In fact, she threatened to just leave if I even tried to implement my ideas. So we did it her (most unimaginative) way: I walk to her, I invite her, she stands up, we dance. The dullest intro ever. 16 tempi wasted. By the way, like most couple during these two days, we argued all the time, on every sequence. But mainly about the lift. She didn't want to jump, and until the last minute she tried to persuade me with silly reasons:

"- We never do it in milongas!
- Sure, but today it's a *choreography* workshop.
- What if I land badly and break my foot?
- It's at the end, there is nothing after the lift, you can break all your toes and feet if you want..."

Eventually she realised she was the only opponent. Everybody wanted to see a lift, and we were the only couple with one. There was too much pressure.
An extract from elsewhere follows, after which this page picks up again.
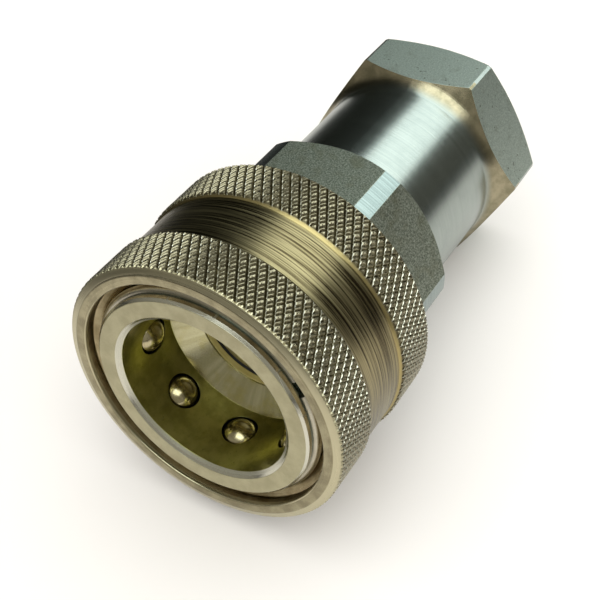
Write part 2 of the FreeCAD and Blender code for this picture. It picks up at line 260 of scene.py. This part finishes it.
body_steel = body_finish()
print("finish:", body_steel.name)

# %% [markdown]
# ## The end adapter
# The neck of the adapter is turned and then polished, so it mirrors the room in long bands along its
# length. Its rings are finer and shallower than those of the body. The hexagon behind it is the same
# bar stock, a little lighter, with its corners chamfered on the lathe. The cone of that chamfer and
# the fillet in front of it are painted brown, a painted reflection of the warm room that they face.
# %% Finish of the end adapter
warm_reflection_start = 76.2 * mm
warm_reflection_end = 82.5 * mm


def adapter_finish():
    t = Turned("Adapter_steel")
    tree = t.tree
    fine, cloud = grain_of(t)
    rings = t.rings(0.22 * mm, 0.004, 3.0)
    flats = on_flats(t, rear_half_flats)
    warm_reflection_mask = t.both(t.above(t.x, warm_reflection_start, 1.2 * mm), t.below(t.x, warm_reflection_end, 0.2 * mm))
    steel = mixed(tree, spread(tree, rings, 0.3, 0.7), (0.31, 0.35, 0.325), (0.38, 0.42, 0.39))
    steel = mixed(tree, spread(tree, cloud, 0.4, 0.75, 0.0, 0.4), steel, (0.27, 0.31, 0.29))
    # Painted reflection: brown on the chamfer's cone and the fillet, for the warm room they mirror.
    cone = mixed(tree, spread(tree, cloud, 0.35, 0.65), (0.26, 0.235, 0.15), (0.42, 0.37, 0.25))
    bar = mixed(tree, spread(tree, fine, 0.3, 0.7), (0.34, 0.40, 0.355), (0.58, 0.65, 0.58))
    bar = mixed(tree, spread(tree, cloud, 0.55, 0.75, 0.0, 0.5), bar, (0.22, 0.23, 0.17))
    specks = noise(tree, t.place, 1 / (0.9 * mm), 2.0)
    bar = mixed(tree, spread(tree, specks, 0.66, 0.74, 0.0, 0.75), bar, (0.10, 0.10, 0.07))
    colour = mixed(tree, warm_reflection_mask, steel, cone)
    colour = mixed(tree, flats, colour, bar)
    rough = spread(tree, rings, 0.3, 0.7, 0.235, 0.265)
    rough = calc(tree, "MULTIPLY_ADD", flats, 0.22, rough)
    height = calc(tree, "MULTIPLY_ADD", calc(tree, "MULTIPLY", fine, flats), 6.0, rings)
    return t.finish(colour, rough, height, 0.0009 * mm)


adapter_steel = adapter_finish()
print("finish:", adapter_steel.name)

# %% [markdown]
# ## The small parts
# The balls are smooth steel with a yellow tint, the valve and its guide are turned, the springs and the
# retaining ring are drawn wire, and the seals are rubber and plastic. They share one short recipe
# with different numbers, because each is one even stuff with light wear.
# %% Finishes of the small parts
def plain_finish(name, dark, light, rough, depth, metallic=1.0):
    """One even stuff: rings or grain, cloudy stains, and roughness between two values."""
    t = Turned(name)
    tree = t.tree
    fine, cloud = grain_of(t)
    rings = t.rings(0.4 * mm)
    share = calc(tree, "MULTIPLY_ADD", rings, 0.5, calc(tree, "MULTIPLY", cloud, 0.5))
    colour = mixed(tree, spread(tree, share, 0.35, 0.65), dark, light)
    roughness = spread(tree, fine, 0.3, 0.7, *rough)
    height = calc(tree, "MULTIPLY_ADD", fine, 0.7, rings)
    return t.finish(colour, roughness, height, depth, metallic, 0.08 * mm)


ball_steel = plain_finish("Ball_steel", (0.44, 0.38, 0.22), (0.60, 0.53, 0.34), (0.16, 0.26), 0.001 * mm)
valve_steel = plain_finish("Valve_steel", (0.38, 0.36, 0.26), (0.54, 0.51, 0.38), (0.28, 0.42), 0.006 * mm)
wire_steel = plain_finish("Ring_wire", (0.42, 0.38, 0.29), (0.60, 0.56, 0.45), (0.26, 0.40), 0.004 * mm)
spring_steel = plain_finish("Spring_wire", (0.16, 0.15, 0.13), (0.34, 0.33, 0.30), (0.25, 0.40), 0.004 * mm)
guide_steel = plain_finish("Guide_steel", (0.38, 0.38, 0.34), (0.55, 0.54, 0.48), (0.25, 0.38), 0.006 * mm)
rubber = plain_finish("Black_rubber", (0.012, 0.012, 0.012), (0.03, 0.03, 0.028), (0.45, 0.62),
                      0.006 * mm, metallic=0.0)
plastic = plain_finish("Seal_plastic", (0.60, 0.50, 0.16), (0.74, 0.64, 0.26), (0.35, 0.5),
                       0.004 * mm, metallic=0.0)
print("finishes so far:", len(bpy.data.materials))

# %% [markdown]
# A CAD part keeps its mesh, and only the material in its slots changes. The table below says which
# finish each part wears.
# %% Dress the CAD parts
wears = {
    "valve_body": body_steel, "end_adapter": adapter_steel, "poppet": valve_steel,
    "valve_guide": guide_steel, "sleeve_retaining_ring": wire_steel,
    "sleeve_spring": spring_steel, "poppet_spring": spring_steel,
    "body_o_ring": rubber, "socket_o_ring": rubber, "poppet_o_ring": rubber,
    "socket_backup_ring": plastic,
}
wears.update({"ball_%d" % k: ball_steel for k in range(1, 9)})


def dress(thing, material):
    """Every slot of a thing gets the one material."""
    if not thing.material_slots:
        thing.data.materials.append(material)
    for s in thing.material_slots:
        s.material = material


for name, material in wears.items():
    dress(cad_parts[name], material)
print("dressed:", len(wears), "of", len(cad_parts))

# %% [markdown]
# ## The locking sleeve
# The sleeve has two knurled bands with a smooth groove between them. A knurl is rolled in by two
# crossed wheels, which press two families of grooves into the steel at 30 degrees to the axis and
# leave rows of diamonds. It could be faked by bumps in the material, but the edge of the sleeve would
# then look smooth against the floor, so the diamonds are modelled. The sleeve is made as rings of
# points round the axis, and each point in a band is lowered where a groove crosses it. The two
# profiles below are the CAD sleeve's own corners, as distances in mm along the axis and out from it.
# %% Sizes of the sleeve
sleeve_low, sleeve_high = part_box("locking_sleeve")
sleeve_length = sleeve_high.x
sleeve_r = sleeve_high.z
print("sleeve in mm: %.1f long, %.1f across" % (sleeve_length / mm, 2 * sleeve_r / mm))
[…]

So she jumped reluctantly, not high, but she jumped.
And when, at the end of the two-day workshop, every couple "performed" in front of everybody (the students
plus the people who came for the ensuing milonga), here is what we demonstrated :

0:01 - 0:16 intro dull invitation

0:17 - 0:33 giro CW with double-time things

0:34 - 0:55 two sacadas with colgada-volcada effect
footwork on 8CB

0:56 - 1:11 two giros CCW with lapiz
Three boleos (back, front, line)
sandwich and sacada with shared axis pivot

1:12 - 1:32 adagio bicycle
low-slow boleo

1:33 - 1:48 adagio four alterations

1:49 - 2:12 fantasia cadena of linear back sacadas
giro CW with double-time things (the same)

2:13 - 2:26 fantasia cadena of circle back sacadas

2:27 - 2:36 final lift
freeze in a more or less dramatic pause

Last year I had really felt the stage fright when the teachers had called our names. Not only fear, but the physical sensation that the feet were frozen and would not move. This time it went all smoothly, I kept my composure despite all the mistakes I was continuously doing. It seems I've learned to live with my mediocrity.